Avoid implying that you suspect they are lying or accusing them of anything
If you want to detect lies effectively, it’s unwise to alert the person to the fact that you’re evaluating them. It’s also unwise to prime people by saying you value honesty and integrity – you ideally want to live your life and business activities with a foundation of trust, and you deserve to be able to expect that as a baseline. So you want to be assessing whether people meet your baseline rather than trying to encourage them to conform to it.
If you suspect someone may be lying, remain calm, don’t accuse them of anything, and gently run the following process to come to a final decision on whether or not you think they are lying.
Ask open-ended questions, ignore body signals and emotions, and focus on details.
You can find a ton of information online about reading various facial expressions, body language and emotions as ways to detect lies. This stuff generally isn’t very effective. Emotions and physical behavior patterns emerge for so many different reasons, and it’s easy to find spurious correlations. One exception to this is when the lying is actually tied directly to an emotional response or defense mechanism; for example to avoid uncomfortable feelings of shame and abandonment, or out of anger. If you know about someone’s personal context and why they may be angry or uncomfortable, and suspect that lying may be part of an ineffective strategy at dealing with it, then this is a valid consideration.
Most importantly, focus on what they say and the devil is in the details. Be chill about it, and just ask normal unassuming questions in a relaxed tone. If someone is lying they will tend to do things like stumble around with lots of excessive detail and embellishment. You won’t tend to see them give a very simple answer or say they don’t know. If you ask simple followup questions or just remain silent, they will often give you more clues and opportunities to investigate.
Reflect on patterns and investigate dealbreakers
Pathological lying is pernicious, challenging to detect, and often manifests alongside serious psychological issues like personality disorders. These are experts in lying and manipulating to get what they want and avoid uncomfortable feelings. You can see some evidence of a history of lying if you notice a long trail of failed romantic partners, friends, jobs, and so on. When someone has tended to attract drama, chaos and is volatile and unreliable.
If you’re dealing with lies that are dealbreakers, for example in a romantic partnership or in an interview process for a new coworker, then you really need to detect and investigate. You can’t just detect from suspicion based on verbal cues. For example you may need to do some work to gather physical evidence, or call some people for background checks to confirm or refute what you’re been told. If a lie is big enough that it’s a dealbreaker that will lead you to end or avoid a relationship, then you want to have some investigative evidence that corroborates the verbal cues.

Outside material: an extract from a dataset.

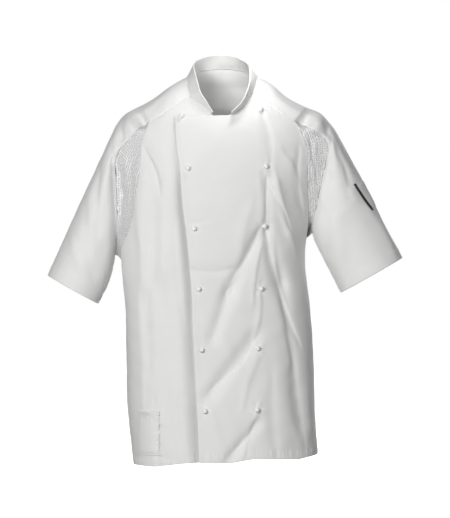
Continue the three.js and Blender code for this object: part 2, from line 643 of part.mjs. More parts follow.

Lies erode and destroy trust: when to curtail, avoid and end relationships
Don’t call people liars or confront them. Rather, curtail, avoid or end relationships.
It can be very difficult emotionally. You can be burning up with anger, or overwhelmed with sadness, you might feel betrayed or ahamed. None of this matters now. It is time to act. Lying is often tied together with deep character flaws, so you don’t want to invest your energy into conflicts and drama with these folks. They need help, and it’s not your job to convince them of that. That’s their work. You need relationships with people you can trust.
Trust is a foundational element of relationships. Lying erodes and destroys trust. Depending on whether trust has been eroded or destroyed, you want to curtail, avoid, or end the relationship.
If trust has been eroded, then the degree to which it has eroded will define how to curtail the relationship with additional boundaries and how intensive they need to be. You can also just choose to avoid or end the relationship. Think about the cost of a false positive versus a false negative. For example if it’s a family member then there’s a massive cost of a false positive and purging them out of your life entirely. On the other hand, if it’s someone you met a few times and might hang out with, or a potential new team member, then the cost of a false negative is really high. If the role this person plays in your life is replaceable, and the risk of negative impact is high if they are untrustworthy, then it’s better not to bring them into your life.
If trust has been destroyed, then you end the relationship entirely. This can be hard sometimes, but relationships are built on trust, and if there’s no trust there can be no relationship.